21.  Article 54: Termination of a treaty or withdrawal may take place in conformity with provisions of the treaty, or at any time by consent of all the parties after consultation with the other contracting States.
22.  Article 60: Material breach of a bilateral treaty by one of the parties entitles the other to invoke the breach as a ground for terminating the treaty or suspending its operation in whole or in part. Material breach of a multilateral treaty by one of the parties entitles the others by unanimous agreement to suspend the operation of the treaty in whole or in part or to terminate it either in relations between themselves and the defaulting State, or as between all the parties.

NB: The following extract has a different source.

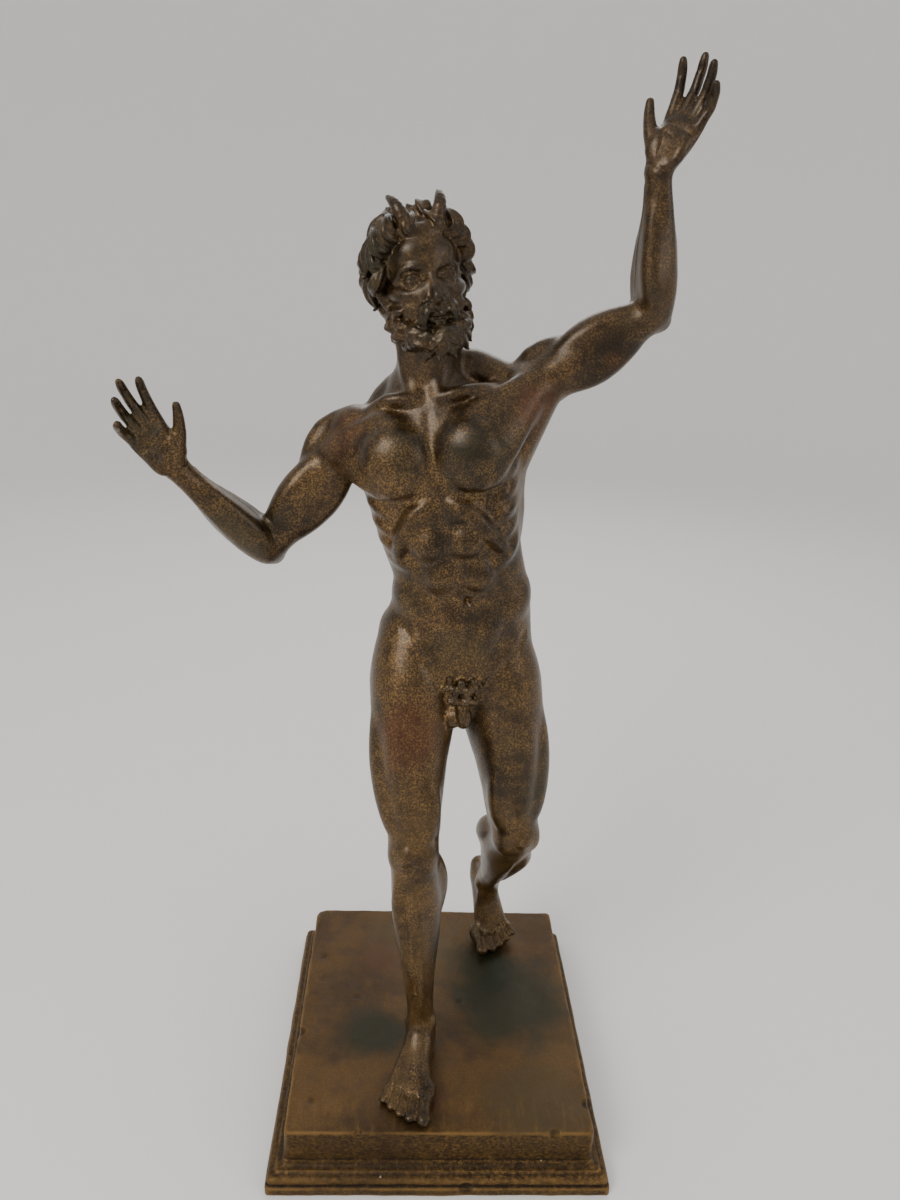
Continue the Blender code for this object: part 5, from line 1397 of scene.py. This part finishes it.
def mouldingTree():
    tree = bpy.data.node_groups.new("sweepMoulding", "GeometryNodeTree")
    newSocket(tree, "Start", "NodeSocketGeometry")
    newSocket(tree, "Profile", "NodeSocketObject")
    newSocket(tree, "Width", "NodeSocketFloat", plinth["slabWidth"])
    newSocket(tree, "Depth", "NodeSocketFloat", plinth["slabDepth"])
    newSocket(tree, "Corner", "NodeSocketFloat", plinth["corner"])
    newSocket(tree, "Material", "NodeSocketMaterial")
    newSocket(tree, "Moulding", "NodeSocketGeometry", out=True)
    given = addNode(tree, "NodeGroupInput").outputs
    outline = addNode(tree, "GeometryNodeCurvePrimitiveQuadrilateral",
                      {"Width": given["Width"], "Height": given["Depth"]})
    rounded = addNode(tree, "GeometryNodeFilletCurve", {"Curve": outline.outputs[0], "Count": 8,
                                                        "Radius": given["Corner"]}, mode="POLY")
    upright = addNode(tree, "GeometryNodeSetCurveNormal", {"Curve": rounded.outputs[0]}, mode="Z_UP")
    # The profile is swept as an upright line, then pushed out to both sides, which mitres the corners
    profile = addNode(tree, "GeometryNodeObjectInfo", {"Object": given["Profile"]})
    drawn = addNode(tree, "ShaderNodeSeparateXYZ",
                    {0: addNode(tree, "GeometryNodeInputPosition").outputs[0]})
    held = addNode(tree, "GeometryNodeCaptureAttribute", {"Geometry": profile.outputs["Geometry"]})
    held.capture_items.new("FLOAT", "Out")
    tree.links.new(drawn.outputs["X"], held.inputs["Out"])
    line = addNode(tree, "ShaderNodeCombineXYZ", {"Y": drawn.outputs["Y"]})
    upLine = addNode(tree, "GeometryNodeSetPosition", {"Geometry": held.outputs["Geometry"],
                                                       "Position": line.outputs[0]})
    swept = addNode(tree, "GeometryNodeCurveToMesh", {"Curve": upright.outputs[0],
                                                      "Profile Curve": upLine.outputs[0]})
    place = addNode(tree, "ShaderNodeSeparateXYZ",
                    {0: addNode(tree, "GeometryNodeInputPosition").outputs[0]})
    away = [mathNode(tree, "MULTIPLY", mathNode(tree, "SIGN", place.outputs[axis]),
                     held.outputs["Out"]) for axis in ("X", "Y")]
    push = addNode(tree, "ShaderNodeCombineXYZ", {"X": away[0], "Y": away[1]})
    pushed = addNode(tree, "GeometryNodeSetPosition", {"Geometry": swept.outputs[0],
                                                       "Offset": push.outputs[0]})
    solid = addNode(tree, "GeometryNodeRealizeInstances", {"Geometry": pushed.outputs[0]})
    coated = addNode(tree, "GeometryNodeSetMaterial", {"Geometry": solid.outputs[0],
                                                       "Material": given["Material"]})
    addNode(tree, "NodeGroupOutput", {"Moulding": coated.outputs[0]})
    return tree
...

a.       Material Breach = repudiation of the treaty or violation of a provision essential to accomplishment of the object and purpose of the treaty
23.  Article 61: A party may invoke impossibility of performance as a ground for terminating or withdrawing from a treaty if the impossibility results from the permanent disappearance or destruction of an object indispensable for the execution of the treaty. If the impossibility is temporary, it may be invoked only as a ground for suspending the operation of the treaty. Impossibility may not be invoked by a party if it results from that party’s breach.
24.  Article 62: Fundamental change of circumstances from those existing at the time of conclusion of the treaty, and that was not foreseen by the parties, may not be invoked as grounds for termination or withdrawal unless: (1) the existence of those circumstances was an essential basis of a party’s consent to be bound, and (2) the effect of the change is radically to transform the extent of obligations still to be performed under the treaty. Fundamental change of circumstances may not be invoked as a ground for termination or withdrawal if the treaty establishes a boundary, or if the fundamental change is a result of breach by the party seeking termination or withdrawal.
25.  Article 64: Jus Cogens – if a new peremptory norm of general international law emerges, any existing treaty in conflict with that norm is void and terminates.